— DATA SHOWN —
* Begin *
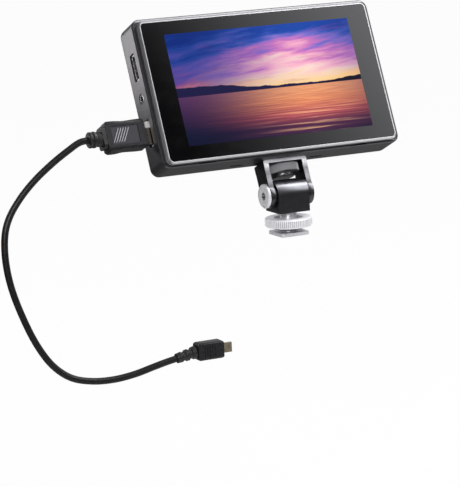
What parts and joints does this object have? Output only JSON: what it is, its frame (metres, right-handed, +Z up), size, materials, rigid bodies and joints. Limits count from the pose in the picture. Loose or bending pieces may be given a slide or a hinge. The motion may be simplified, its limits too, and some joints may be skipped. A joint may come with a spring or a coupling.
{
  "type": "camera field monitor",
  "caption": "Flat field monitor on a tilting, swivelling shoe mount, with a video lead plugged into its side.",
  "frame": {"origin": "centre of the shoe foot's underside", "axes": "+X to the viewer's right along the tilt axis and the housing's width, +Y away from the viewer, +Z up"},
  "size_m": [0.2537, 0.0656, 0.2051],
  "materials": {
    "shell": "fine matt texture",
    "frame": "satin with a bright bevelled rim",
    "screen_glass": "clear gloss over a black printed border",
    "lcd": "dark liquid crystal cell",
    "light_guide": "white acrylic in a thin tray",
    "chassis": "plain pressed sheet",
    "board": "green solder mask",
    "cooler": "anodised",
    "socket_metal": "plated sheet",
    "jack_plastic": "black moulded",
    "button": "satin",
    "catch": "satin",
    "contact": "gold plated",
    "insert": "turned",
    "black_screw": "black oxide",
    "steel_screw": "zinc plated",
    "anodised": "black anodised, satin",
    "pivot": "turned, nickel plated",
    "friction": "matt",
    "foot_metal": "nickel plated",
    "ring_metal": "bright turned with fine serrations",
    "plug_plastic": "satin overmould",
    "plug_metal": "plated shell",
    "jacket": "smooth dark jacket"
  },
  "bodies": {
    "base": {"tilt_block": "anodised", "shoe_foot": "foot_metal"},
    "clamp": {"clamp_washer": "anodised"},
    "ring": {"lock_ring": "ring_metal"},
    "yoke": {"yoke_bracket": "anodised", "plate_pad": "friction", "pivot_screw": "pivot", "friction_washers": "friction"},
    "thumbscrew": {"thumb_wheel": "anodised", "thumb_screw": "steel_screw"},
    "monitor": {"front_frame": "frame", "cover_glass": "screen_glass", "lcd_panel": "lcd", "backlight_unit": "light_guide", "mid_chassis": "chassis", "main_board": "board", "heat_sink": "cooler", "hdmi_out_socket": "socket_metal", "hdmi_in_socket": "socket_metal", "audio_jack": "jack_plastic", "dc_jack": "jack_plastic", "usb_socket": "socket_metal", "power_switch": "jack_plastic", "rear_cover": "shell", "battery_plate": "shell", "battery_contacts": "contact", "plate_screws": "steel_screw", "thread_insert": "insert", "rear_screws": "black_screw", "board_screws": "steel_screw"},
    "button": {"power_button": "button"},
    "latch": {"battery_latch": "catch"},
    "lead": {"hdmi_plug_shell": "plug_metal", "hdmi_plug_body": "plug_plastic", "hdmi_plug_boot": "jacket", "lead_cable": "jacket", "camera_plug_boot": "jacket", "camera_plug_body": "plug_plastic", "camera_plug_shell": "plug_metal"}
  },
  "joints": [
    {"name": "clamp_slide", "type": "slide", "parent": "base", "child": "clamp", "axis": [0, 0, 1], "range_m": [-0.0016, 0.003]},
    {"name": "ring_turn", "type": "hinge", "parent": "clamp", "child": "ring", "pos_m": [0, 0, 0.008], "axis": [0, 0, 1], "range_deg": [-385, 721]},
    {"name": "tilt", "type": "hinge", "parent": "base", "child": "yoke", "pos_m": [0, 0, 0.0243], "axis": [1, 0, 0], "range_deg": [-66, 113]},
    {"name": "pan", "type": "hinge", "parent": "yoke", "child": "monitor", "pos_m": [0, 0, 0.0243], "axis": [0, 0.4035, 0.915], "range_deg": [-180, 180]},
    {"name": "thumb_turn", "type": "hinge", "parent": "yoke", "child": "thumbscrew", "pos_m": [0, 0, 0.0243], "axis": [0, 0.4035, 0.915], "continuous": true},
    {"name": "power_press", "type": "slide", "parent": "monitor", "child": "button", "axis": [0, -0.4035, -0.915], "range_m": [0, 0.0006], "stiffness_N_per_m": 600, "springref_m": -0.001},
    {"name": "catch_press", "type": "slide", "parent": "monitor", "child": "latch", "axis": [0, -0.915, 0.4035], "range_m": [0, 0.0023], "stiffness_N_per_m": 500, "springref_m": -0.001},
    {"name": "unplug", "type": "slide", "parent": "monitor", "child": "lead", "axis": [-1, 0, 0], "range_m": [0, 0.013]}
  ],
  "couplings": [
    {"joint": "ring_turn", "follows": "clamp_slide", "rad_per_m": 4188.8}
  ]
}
* End *
* Begin *
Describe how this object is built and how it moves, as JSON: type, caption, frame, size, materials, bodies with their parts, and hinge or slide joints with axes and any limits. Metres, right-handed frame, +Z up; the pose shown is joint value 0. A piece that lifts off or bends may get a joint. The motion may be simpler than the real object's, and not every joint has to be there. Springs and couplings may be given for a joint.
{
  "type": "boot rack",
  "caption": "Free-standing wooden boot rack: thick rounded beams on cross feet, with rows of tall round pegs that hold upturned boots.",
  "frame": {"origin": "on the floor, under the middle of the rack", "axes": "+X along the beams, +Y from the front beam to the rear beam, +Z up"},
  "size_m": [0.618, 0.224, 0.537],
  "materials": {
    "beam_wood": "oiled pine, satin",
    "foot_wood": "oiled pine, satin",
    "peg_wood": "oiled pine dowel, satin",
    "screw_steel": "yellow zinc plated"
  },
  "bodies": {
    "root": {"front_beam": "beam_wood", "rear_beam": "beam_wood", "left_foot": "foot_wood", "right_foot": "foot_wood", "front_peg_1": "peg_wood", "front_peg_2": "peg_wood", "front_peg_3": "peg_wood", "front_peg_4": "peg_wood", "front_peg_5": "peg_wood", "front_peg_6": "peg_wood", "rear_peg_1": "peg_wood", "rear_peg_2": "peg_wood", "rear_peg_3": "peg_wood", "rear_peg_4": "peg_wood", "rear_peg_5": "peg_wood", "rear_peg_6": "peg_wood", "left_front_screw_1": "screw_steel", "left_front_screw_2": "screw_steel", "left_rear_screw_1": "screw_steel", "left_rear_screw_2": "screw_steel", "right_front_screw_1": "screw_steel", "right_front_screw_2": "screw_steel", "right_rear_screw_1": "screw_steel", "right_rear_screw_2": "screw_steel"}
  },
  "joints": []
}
* End *
— WHAT YOU WILL DO —
Tell how many lines of the data above hold the string "that". Give only the number.

— RESULT FOR THIS EXERCISE —
2